SUPPLIED DATA →

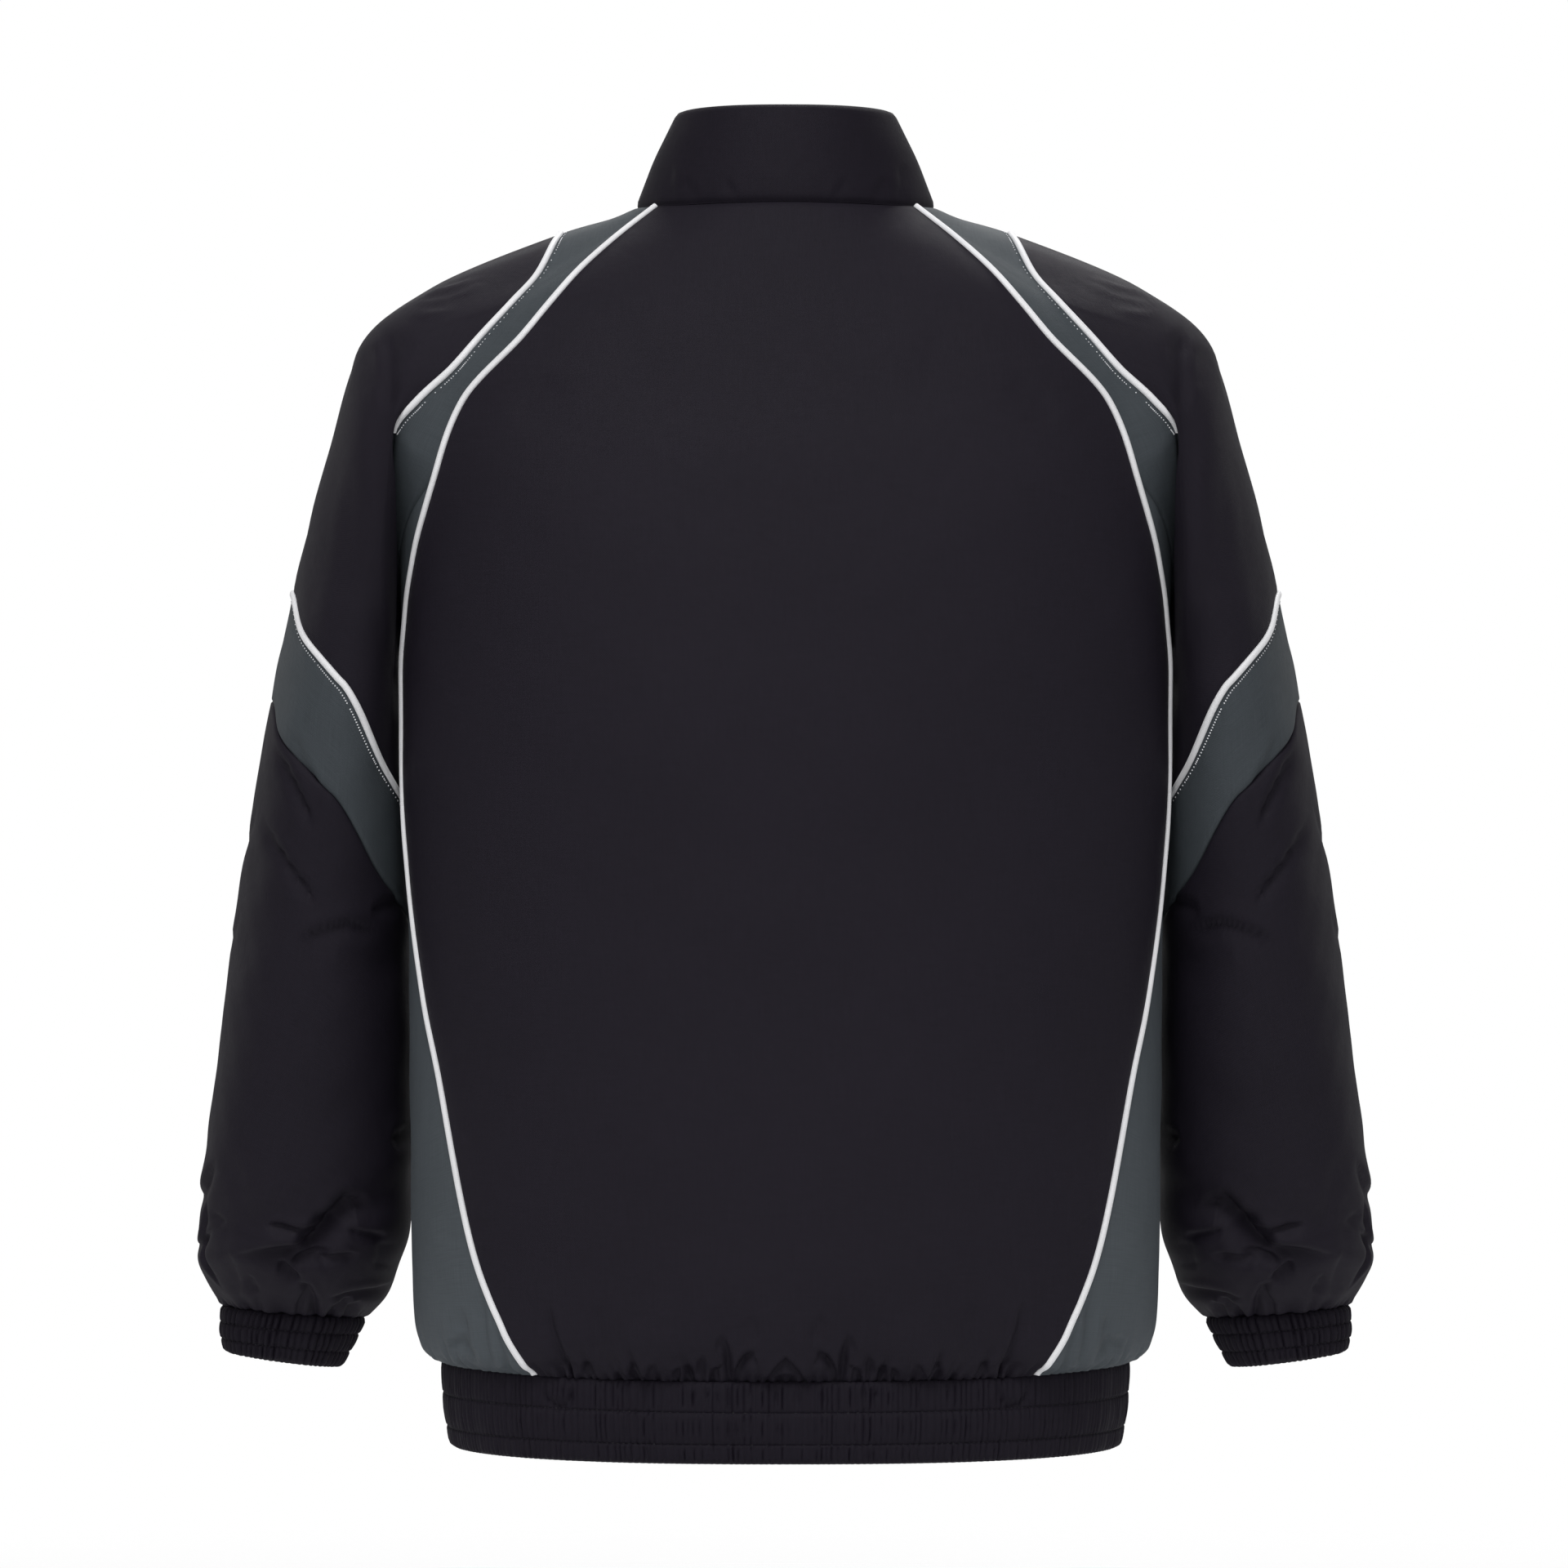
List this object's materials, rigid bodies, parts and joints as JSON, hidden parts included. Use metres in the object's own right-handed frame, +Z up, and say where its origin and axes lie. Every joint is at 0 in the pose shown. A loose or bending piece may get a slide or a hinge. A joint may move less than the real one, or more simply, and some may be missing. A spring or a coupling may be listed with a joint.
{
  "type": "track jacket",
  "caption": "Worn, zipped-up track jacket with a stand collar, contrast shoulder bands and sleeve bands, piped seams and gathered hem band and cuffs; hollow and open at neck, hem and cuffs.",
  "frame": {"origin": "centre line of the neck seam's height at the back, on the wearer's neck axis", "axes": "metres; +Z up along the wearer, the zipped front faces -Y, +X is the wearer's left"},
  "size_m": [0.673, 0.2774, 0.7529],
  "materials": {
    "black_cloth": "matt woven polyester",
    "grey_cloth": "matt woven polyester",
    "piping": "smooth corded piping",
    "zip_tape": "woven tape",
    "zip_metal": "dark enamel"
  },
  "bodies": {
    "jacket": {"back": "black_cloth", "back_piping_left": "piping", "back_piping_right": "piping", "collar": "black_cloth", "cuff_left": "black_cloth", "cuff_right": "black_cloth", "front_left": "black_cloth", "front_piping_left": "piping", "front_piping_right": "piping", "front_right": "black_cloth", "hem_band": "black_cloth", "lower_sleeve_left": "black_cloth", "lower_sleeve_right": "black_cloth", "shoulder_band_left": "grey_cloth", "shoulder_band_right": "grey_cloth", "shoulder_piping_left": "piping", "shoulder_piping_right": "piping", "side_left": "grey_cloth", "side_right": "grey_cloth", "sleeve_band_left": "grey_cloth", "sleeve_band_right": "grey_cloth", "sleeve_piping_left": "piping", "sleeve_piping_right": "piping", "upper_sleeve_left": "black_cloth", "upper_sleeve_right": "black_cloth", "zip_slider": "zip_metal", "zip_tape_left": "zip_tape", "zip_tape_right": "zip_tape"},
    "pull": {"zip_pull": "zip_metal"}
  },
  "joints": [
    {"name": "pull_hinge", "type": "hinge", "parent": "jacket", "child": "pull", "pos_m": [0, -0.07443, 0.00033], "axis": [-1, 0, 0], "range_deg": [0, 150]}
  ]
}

WHAT IS BEING ASKED →
Check each line of the data above for the string "joints", then report how many lines have it, with no other words.

COMPLETE OUTPUT →
2